**WRITTEN TASK:** Your task is to output the entries below word for word.

**INPUT FOR THIS TASK:**
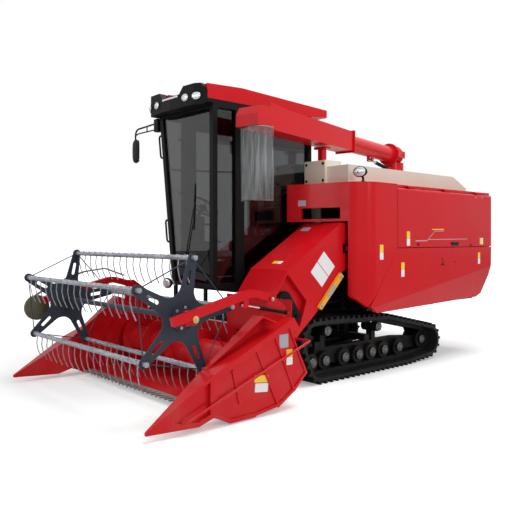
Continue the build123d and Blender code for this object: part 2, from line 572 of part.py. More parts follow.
# The door fills the right side behind the front post.
CAB_DOOR_Y = (DOOR_POST[1] + MOVE_GAP, CAB_REAR - POST - MOVE_GAP)
CAB_DOOR_Z = (CAB_FLOOR + 40 + MOVE_GAP, CAB_TOP - 80 - MOVE_GAP)
with BuildPart() as cab_door:
    block((CAB_RIGHT, CAB_RIGHT + 40), CAB_DOOR_Y, CAB_DOOR_Z)
    block((CAB_RIGHT, CAB_RIGHT + 40), (CAB_DOOR_Y[0] + 70, CAB_DOOR_Y[1] - 70),
          (CAB_DOOR_Z[0] + 250, CAB_DOOR_Z[1] - 70), mode=Mode.SUBTRACT)
    for z in DOOR_HINGE_ZS:
        block((DOOR_AXIS[0] - 4, CAB_RIGHT), (DOOR_AXIS[1] - 50, DOOR_AXIS[1]), (z, z + 38))
        bar_between((*DOOR_AXIS, z), (*DOOR_AXIS, z + 38), 10)
        bar_between((*DOOR_AXIS, z - 1), (*DOOR_AXIS, z + 39), 5 + PIN_GAP, mode=Mode.SUBTRACT)
save(cab_door.part, "cab_door")

with BuildPart() as door_glass:
    block((CAB_RIGHT + 16, CAB_RIGHT + 16 + GLASS), (CAB_DOOR_Y[0] + 70, CAB_DOOR_Y[1] - 70),
          (CAB_DOOR_Z[0] + 250, CAB_DOOR_Z[1] - 70))
save(door_glass.part, "cab_door_glass")

SEAT_X = (-560, -80)
SEAT_Y = -230
with BuildPart() as seat:
    side_profile(((SEAT_Y - 220, CAB_FLOOR + 360), (SEAT_Y + 300, CAB_FLOOR + 360),
                  (SEAT_Y + 380, CAB_FLOOR + 1080), (SEAT_Y + 290, CAB_FLOOR + 1080),
                  (SEAT_Y + 200, CAB_FLOOR + 470), (SEAT_Y - 220, CAB_FLOOR + 490)), SEAT_X)
save(seat.part, "seat")

with BuildPart() as console:
    block((-470, -170), (SEAT_Y - 60, SEAT_Y + 220), (CAB_FLOOR + 40, CAB_FLOOR + 360))
    block((CAB_LEFT - POST - 180, CAB_LEFT - POST), (-700, 100), (CAB_FLOOR + 40, CAB_FLOOR + 560))
    block((-380, -260), (-1150, -1020), (CAB_FLOOR + 40, CAB_FLOOR + 760))
    bar_between((-320, -1085, CAB_FLOOR + 740), (-320, -1000, CAB_FLOOR + 860), 20)
save(console.part, "console")

with BuildPart() as side_mirror:
    bent_tube(((CAB_RIGHT - 12, CAB_FRONT + 30, 2860), (-1310, CAB_FRONT - 40, 2830), (-1310, CAB_FRONT - 40, 2700)),
              11, 60)
    block((CAB_RIGHT - 20, CAB_RIGHT), (CAB_FRONT, CAB_FRONT + 60), (2820, CAB_TOP - 60))
    block((-1372, -1248), (CAB_FRONT - 60, CAB_FRONT - 20), (2430, 2744))
save(side_mirror.part, "mirror")

with BuildPart() as ladder:
    for y in (-930, -480):
        block((-1010, -960), (y, y + 30), (420, CAB_FLOOR - 30))
    for z in (450, 700):
        block((-1060, -912), (-900, -480), (z, z + 30))
    block((-1060, CAB_RIGHT), (-930, -300), (CAB_FLOOR - 30, CAB_FLOOR))
save(ladder.part, "cab_ladder")

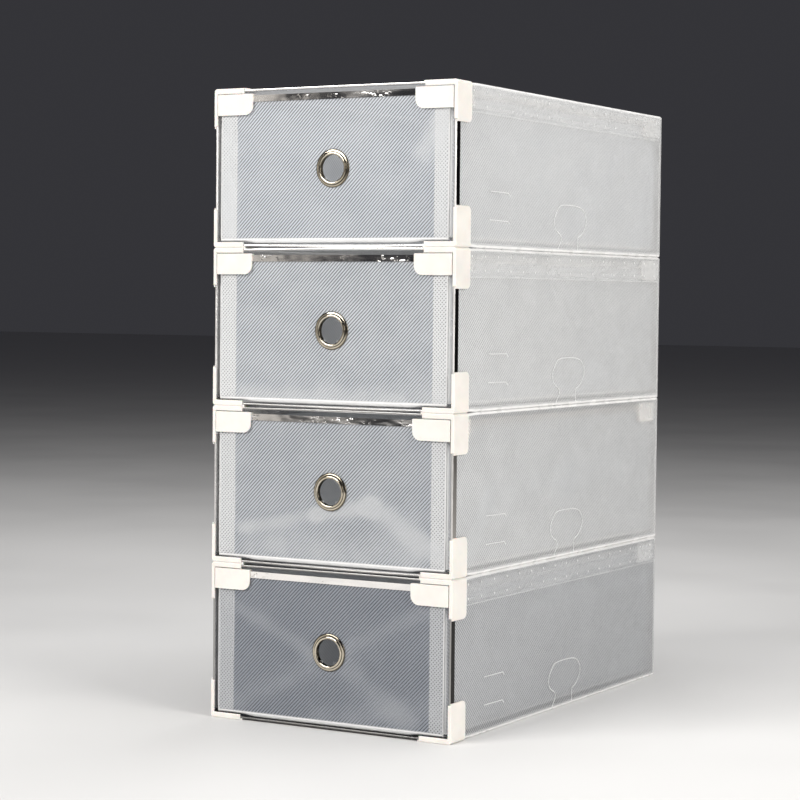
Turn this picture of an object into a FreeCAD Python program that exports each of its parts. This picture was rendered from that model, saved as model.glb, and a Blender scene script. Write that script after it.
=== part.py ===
"""A column of four identical drawer-type shoe boxes, each a folded polypropylene sleeve with a pull-out drawer.

Frame: +Z up, -Y is the front, millimetres. The origin is the middle of the column's footprint, on the floor.
Every box is drawn in its own box frame first: x = 0 on the centre plane, y = 0 at the front face of the corner
brackets, z = 0 at the underside of the bottom brackets. Boxes are then copied up the column.
"""

import FreeCAD
import Part

import math
import os

from FreeCAD import Vector

# Driving dimensions of one box
BOX_COUNT = 4
BOX_WIDTH = 184.0  # over the corner brackets
BOX_DEPTH = 322.0  # front of the brackets to the back of the sleeve
BOX_HEIGHT = 105.0  # over the brackets, which is also the stacking pitch
SHEET = 0.7  # polypropylene sheet
METAL = 0.3  # folded stainless strip
RUN_GAP = 0.6  # drawer to the side strips
TOP_GAP = 0.4  # drawer to the brackets above it
GLIDE_GAP = 0.3  # drawer floor to the bottom brackets

# Corner brackets of the sleeve: a front flange with an outer wall behind it
BRACKET_WALL = 0.9
BRACKET_FLANGE = 1.0
BRACKET_BAND_X = 2.5  # widths of the flange seen from the front: its upright arm and its level arm
BRACKET_BAND_Z = 3.6
BRACKET_ARM_X = 23.5
BRACKET_ARM_Z = 25.0
BRACKET_DEPTH = 19.5
BRACKET_OUTER_RADIUS = 2.0
BRACKET_END_RADIUS = 4.0
BRACKET_EDGE_FILLET = 0.7
BRACKET_WALL_OVERHANG = 1.2  # the outer wall's end passes the flange's end by this

# Folded strips round the sleeve's mouth
MOUTH_STRIP_WIDTH = 1.4
MOUTH_STRIP_DEPTH = 5.0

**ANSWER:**
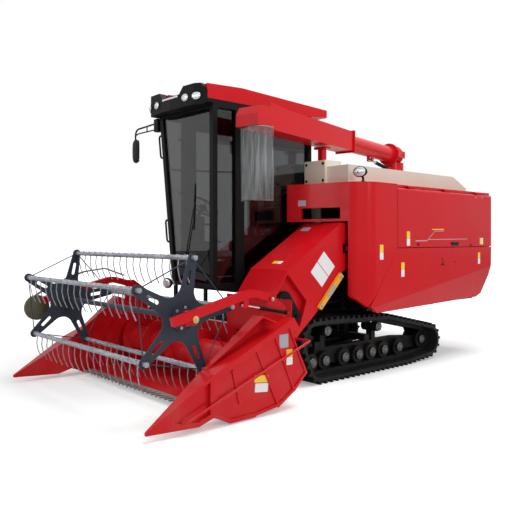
Continue the build123d and Blender code for this object: part 2, from line 572 of part.py. More parts follow.
# The door fills the right side behind the front post.
CAB_DOOR_Y = (DOOR_POST[1] + MOVE_GAP, CAB_REAR - POST - MOVE_GAP)
CAB_DOOR_Z = (CAB_FLOOR + 40 + MOVE_GAP, CAB_TOP - 80 - MOVE_GAP)
with BuildPart() as cab_door:
    block((CAB_RIGHT, CAB_RIGHT + 40), CAB_DOOR_Y, CAB_DOOR_Z)
    block((CAB_RIGHT, CAB_RIGHT + 40), (CAB_DOOR_Y[0] + 70, CAB_DOOR_Y[1] - 70),
          (CAB_DOOR_Z[0] + 250, CAB_DOOR_Z[1] - 70), mode=Mode.SUBTRACT)
    for z in DOOR_HINGE_ZS:
        block((DOOR_AXIS[0] - 4, CAB_RIGHT), (DOOR_AXIS[1] - 50, DOOR_AXIS[1]), (z, z + 38))
        bar_between((*DOOR_AXIS, z), (*DOOR_AXIS, z + 38), 10)
        bar_between((*DOOR_AXIS, z - 1), (*DOOR_AXIS, z + 39), 5 + PIN_GAP, mode=Mode.SUBTRACT)
save(cab_door.part, "cab_door")

with BuildPart() as door_glass:
    block((CAB_RIGHT + 16, CAB_RIGHT + 16 + GLASS), (CAB_DOOR_Y[0] + 70, CAB_DOOR_Y[1] - 70),
          (CAB_DOOR_Z[0] + 250, CAB_DOOR_Z[1] - 70))
save(door_glass.part, "cab_door_glass")

SEAT_X = (-560, -80)
SEAT_Y = -230
with BuildPart() as seat:
    side_profile(((SEAT_Y - 220, CAB_FLOOR + 360), (SEAT_Y + 300, CAB_FLOOR + 360),
                  (SEAT_Y + 380, CAB_FLOOR + 1080), (SEAT_Y + 290, CAB_FLOOR + 1080),
                  (SEAT_Y + 200, CAB_FLOOR + 470), (SEAT_Y - 220, CAB_FLOOR + 490)), SEAT_X)
save(seat.part, "seat")

with BuildPart() as console:
    block((-470, -170), (SEAT_Y - 60, SEAT_Y + 220), (CAB_FLOOR + 40, CAB_FLOOR + 360))
    block((CAB_LEFT - POST - 180, CAB_LEFT - POST), (-700, 100), (CAB_FLOOR + 40, CAB_FLOOR + 560))
    block((-380, -260), (-1150, -1020), (CAB_FLOOR + 40, CAB_FLOOR + 760))
    bar_between((-320, -1085, CAB_FLOOR + 740), (-320, -1000, CAB_FLOOR + 860), 20)
save(console.part, "console")

with BuildPart() as side_mirror:
    bent_tube(((CAB_RIGHT - 12, CAB_FRONT + 30, 2860), (-1310, CAB_FRONT - 40, 2830), (-1310, CAB_FRONT - 40, 2700)),
              11, 60)
    block((CAB_RIGHT - 20, CAB_RIGHT), (CAB_FRONT, CAB_FRONT + 60), (2820, CAB_TOP - 60))
    block((-1372, -1248), (CAB_FRONT - 60, CAB_FRONT - 20), (2430, 2744))
save(side_mirror.part, "mirror")

with BuildPart() as ladder:
    for y in (-930, -480):
        block((-1010, -960), (y, y + 30), (420, CAB_FLOOR - 30))
    for z in (450, 700):
        block((-1060, -912), (-900, -480), (z, z + 30))
    block((-1060, CAB_RIGHT), (-930, -300), (CAB_FLOOR - 30, CAB_FLOOR))
save(ladder.part, "cab_ladder")

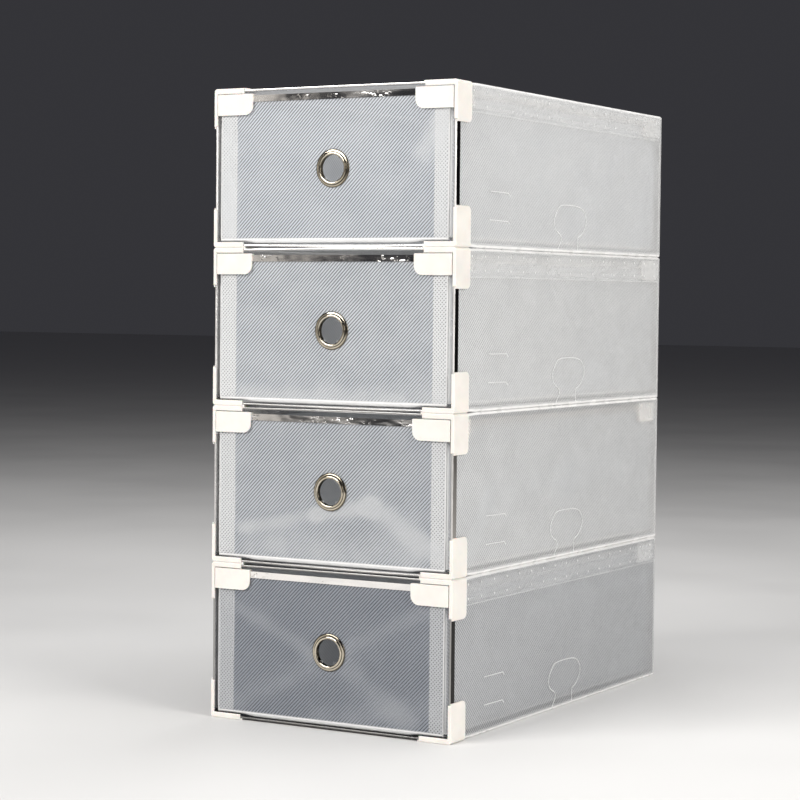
Turn this picture of an object into a FreeCAD Python program that exports each of its parts. This picture was rendered from that model, saved as model.glb, and a Blender scene script. Write that script after it.
=== part.py ===
"""A column of four identical drawer-type shoe boxes, each a folded polypropylene sleeve with a pull-out drawer.

Frame: +Z up, -Y is the front, millimetres. The origin is the middle of the column's footprint, on the floor.
Every box is drawn in its own box frame first: x = 0 on the centre plane, y = 0 at the front face of the corner
brackets, z = 0 at the underside of the bottom brackets. Boxes are then copied up the column.
"""

import FreeCAD
import Part

import math
import os

from FreeCAD import Vector

# Driving dimensions of one box
BOX_COUNT = 4
BOX_WIDTH = 184.0  # over the corner brackets
BOX_DEPTH = 322.0  # front of the brackets to the back of the sleeve
BOX_HEIGHT = 105.0  # over the brackets, which is also the stacking pitch
SHEET = 0.7  # polypropylene sheet
METAL = 0.3  # folded stainless strip
RUN_GAP = 0.6  # drawer to the side strips
TOP_GAP = 0.4  # drawer to the brackets above it
GLIDE_GAP = 0.3  # drawer floor to the bottom brackets

# Corner brackets of the sleeve: a front flange with an outer wall behind it
BRACKET_WALL = 0.9
BRACKET_FLANGE = 1.0
BRACKET_BAND_X = 2.5  # widths of the flange seen from the front: its upright arm and its level arm
BRACKET_BAND_Z = 3.6
BRACKET_ARM_X = 23.5
BRACKET_ARM_Z = 25.0
BRACKET_DEPTH = 19.5
BRACKET_OUTER_RADIUS = 2.0
BRACKET_END_RADIUS = 4.0
BRACKET_EDGE_FILLET = 0.7
BRACKET_WALL_OVERHANG = 1.2  # the outer wall's end passes the flange's end by this

# Folded strips round the sleeve's mouth
MOUTH_STRIP_WIDTH = 1.4
MOUTH_STRIP_DEPTH = 5.0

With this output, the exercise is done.